Monday, August 3, 2020

Revere with a splash of Environmental Justice

Team Fatima and Kharliyah's weekly selfie :)
Hey everyone,     
     July done already? Well, time is flying and this past week my team and I explored the first public beach in the United States, Revere Beach. To start of the week, on Tuesday --the hottest day of the week-- my team and I decided to make a TikTok for our deliverable about environmental justice. In the Tiktok, you will see Kharliyah, Keren, and Keiana picking up different types of trash on the sand and in the water then throwing it where it belongs, which is the trash. After making the TikTok, we spent some time sand racking, enjoying the refreshing cold water, and avoiding any sunburn since this week was very hot with lots of sun. For the remainder of the week, we spent our time picking up more trash that we found, did some tanning while relaxing on the beach, and team bonding.

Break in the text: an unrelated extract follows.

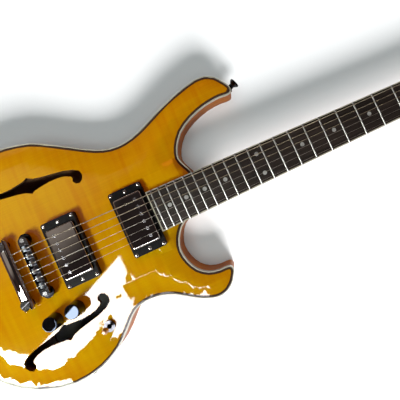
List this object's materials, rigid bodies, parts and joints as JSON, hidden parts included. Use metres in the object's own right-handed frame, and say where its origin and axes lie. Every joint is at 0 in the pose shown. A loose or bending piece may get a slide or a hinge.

Image result for environmental justice
Justice for the environment :)
        Just like climate change, environmental justice is a social movement that doesn't get talked about enough, knowing how important it is in today's world! Some may think that environmental justice is making sure that the oceans are becoming cleaner, less trees are dying, and less animals are dying, which is true but there is a lot more to it. Environmental justice is securing that all people regardless of their race, color, ethnic background or income has the same rights to a clean environment and neighborhood. To me, real environmental justice and change starts at the leaders of the cities and states putting more funding into projects and policies that are going to ensure making neighborhoods cleanlier and healthier.
      One doesn't need to be an adult to know that neighborhoods in Boston need to be more taken care of, especially low-income areas. On a website I found called, Environmental Racism/Justice, A Report By The Philanthropy and Environmental Justice Research Project at Northeastern University states, "Dr. Daniel Faber, project director, says "If you live in a white community, then you have a 1.8 percent chance of living in the most environmentally hazardous communities in the state. However, if you live in a community of color, then there is a 70.6 percent chance that you live in one of the most hazardous towns." This doctor is saying that if you are living in a community of color, there is nearly a 70% chance that your community is more hazardous than a white community. That statement is completely absurd and it is 2020, not the 1800-1900s. These types of statistics shouldn't be valid anymore. All communities should have the equal amount of protection and cleanliness regardless of color and income. This is a problem that needs to be fixed now and the leaders of these areas such as state legislators, mayors, and city counselors need to make the change happen by providing more funding to policies that make sure low-income areas and communities of color are becoming cleanlier and less hazardous.
      Catch you on the water,
           Fatima Fontes :)

       Duffer Erin. Environmental Racism/Justice.